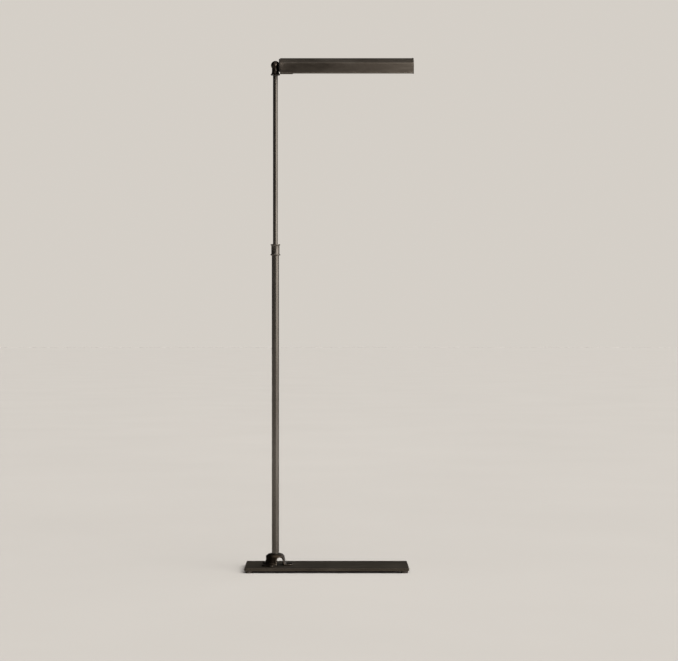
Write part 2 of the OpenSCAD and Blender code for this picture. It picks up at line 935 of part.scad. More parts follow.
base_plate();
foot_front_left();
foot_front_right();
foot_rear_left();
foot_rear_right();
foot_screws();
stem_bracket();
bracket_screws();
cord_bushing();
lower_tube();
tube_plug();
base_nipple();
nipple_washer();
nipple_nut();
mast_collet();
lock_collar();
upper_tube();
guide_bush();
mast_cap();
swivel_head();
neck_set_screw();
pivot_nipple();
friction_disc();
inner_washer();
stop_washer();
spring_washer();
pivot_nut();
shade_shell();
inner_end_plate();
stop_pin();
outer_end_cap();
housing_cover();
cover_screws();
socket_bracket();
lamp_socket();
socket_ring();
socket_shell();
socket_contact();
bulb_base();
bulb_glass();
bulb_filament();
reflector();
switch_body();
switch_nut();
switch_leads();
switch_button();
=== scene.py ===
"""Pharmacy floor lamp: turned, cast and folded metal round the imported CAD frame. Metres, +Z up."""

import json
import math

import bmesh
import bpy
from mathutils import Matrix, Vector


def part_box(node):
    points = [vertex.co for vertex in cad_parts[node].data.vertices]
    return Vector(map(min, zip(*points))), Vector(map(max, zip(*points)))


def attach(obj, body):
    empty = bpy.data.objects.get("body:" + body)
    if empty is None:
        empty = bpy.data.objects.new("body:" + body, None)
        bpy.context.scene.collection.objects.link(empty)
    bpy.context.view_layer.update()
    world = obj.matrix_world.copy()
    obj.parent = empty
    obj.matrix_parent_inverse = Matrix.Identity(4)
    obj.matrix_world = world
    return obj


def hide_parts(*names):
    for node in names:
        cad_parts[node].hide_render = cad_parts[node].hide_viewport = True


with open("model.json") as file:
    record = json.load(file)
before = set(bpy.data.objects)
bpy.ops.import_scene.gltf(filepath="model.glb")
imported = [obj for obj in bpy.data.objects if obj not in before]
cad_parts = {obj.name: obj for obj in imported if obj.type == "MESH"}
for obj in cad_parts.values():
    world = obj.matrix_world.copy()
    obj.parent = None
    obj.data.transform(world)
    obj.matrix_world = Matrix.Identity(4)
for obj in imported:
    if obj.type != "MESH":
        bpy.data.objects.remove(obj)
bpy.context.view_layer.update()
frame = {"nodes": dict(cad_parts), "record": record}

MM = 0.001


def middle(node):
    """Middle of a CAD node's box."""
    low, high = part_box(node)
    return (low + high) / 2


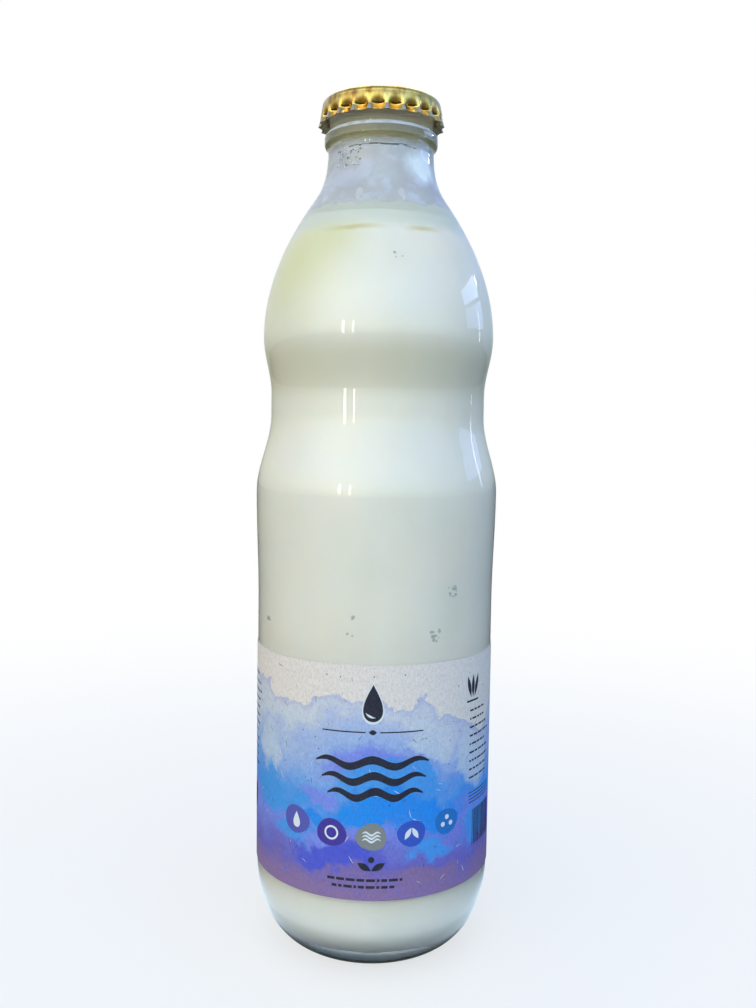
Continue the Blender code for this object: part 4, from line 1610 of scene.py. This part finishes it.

.....

§ Instructions for the task: Quote each line of the data above exactly as written.

§ Correct result:
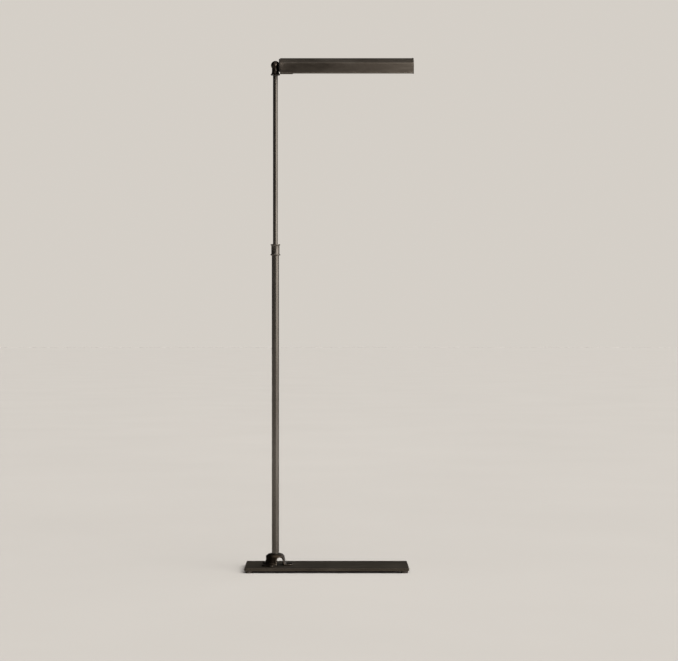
Write part 2 of the OpenSCAD and Blender code for this picture. It picks up at line 935 of part.scad. More parts follow.
base_plate();
foot_front_left();
foot_front_right();
foot_rear_left();
foot_rear_right();
foot_screws();
stem_bracket();
bracket_screws();
cord_bushing();
lower_tube();
tube_plug();
base_nipple();
nipple_washer();
nipple_nut();
mast_collet();
lock_collar();
upper_tube();
guide_bush();
mast_cap();
swivel_head();
neck_set_screw();
pivot_nipple();
friction_disc();
inner_washer();
stop_washer();
spring_washer();
pivot_nut();
shade_shell();
inner_end_plate();
stop_pin();
outer_end_cap();
housing_cover();
cover_screws();
socket_bracket();
lamp_socket();
socket_ring();
socket_shell();
socket_contact();
bulb_base();
bulb_glass();
bulb_filament();
reflector();
switch_body();
switch_nut();
switch_leads();
switch_button();
=== scene.py ===
"""Pharmacy floor lamp: turned, cast and folded metal round the imported CAD frame. Metres, +Z up."""

import json
import math

import bmesh
import bpy
from mathutils import Matrix, Vector


def part_box(node):
    points = [vertex.co for vertex in cad_parts[node].data.vertices]
    return Vector(map(min, zip(*points))), Vector(map(max, zip(*points)))


def attach(obj, body):
    empty = bpy.data.objects.get("body:" + body)
    if empty is None:
        empty = bpy.data.objects.new("body:" + body, None)
        bpy.context.scene.collection.objects.link(empty)
    bpy.context.view_layer.update()
    world = obj.matrix_world.copy()
    obj.parent = empty
    obj.matrix_parent_inverse = Matrix.Identity(4)
    obj.matrix_world = world
    return obj


def hide_parts(*names):
    for node in names:
        cad_parts[node].hide_render = cad_parts[node].hide_viewport = True


with open("model.json") as file:
    record = json.load(file)
before = set(bpy.data.objects)
bpy.ops.import_scene.gltf(filepath="model.glb")
imported = [obj for obj in bpy.data.objects if obj not in before]
cad_parts = {obj.name: obj for obj in imported if obj.type == "MESH"}
for obj in cad_parts.values():
    world = obj.matrix_world.copy()
    obj.parent = None
    obj.data.transform(world)
    obj.matrix_world = Matrix.Identity(4)
for obj in imported:
    if obj.type != "MESH":
        bpy.data.objects.remove(obj)
bpy.context.view_layer.update()
frame = {"nodes": dict(cad_parts), "record": record}

MM = 0.001


def middle(node):
    """Middle of a CAD node's box."""
    low, high = part_box(node)
    return (low + high) / 2


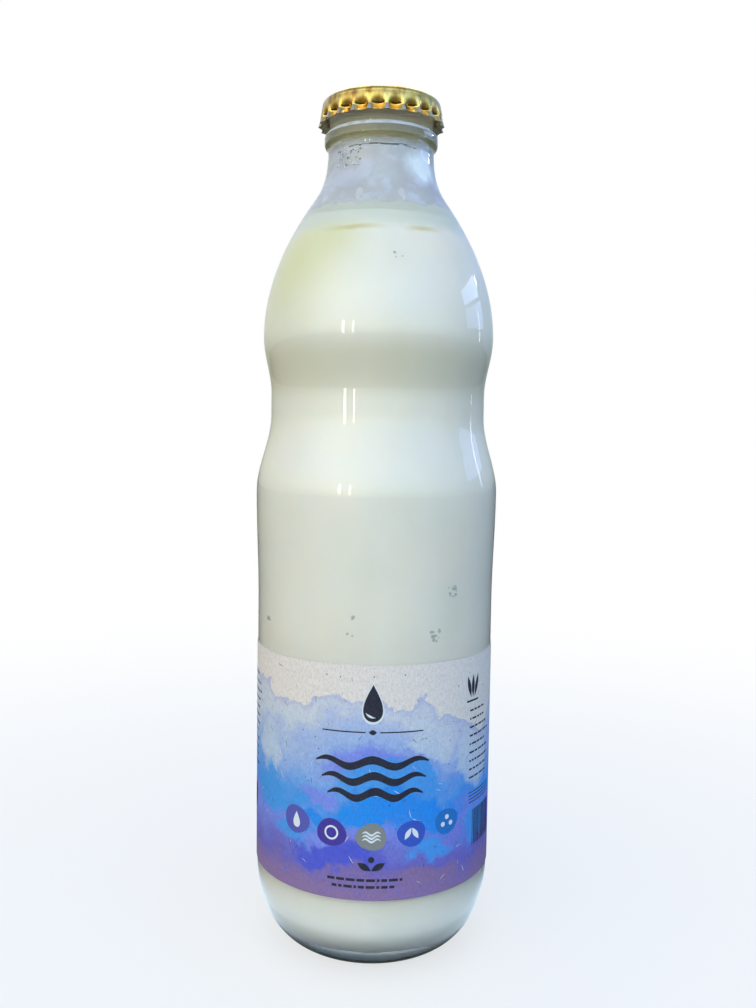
Continue the Blender code for this object: part 4, from line 1610 of scene.py. This part finishes it.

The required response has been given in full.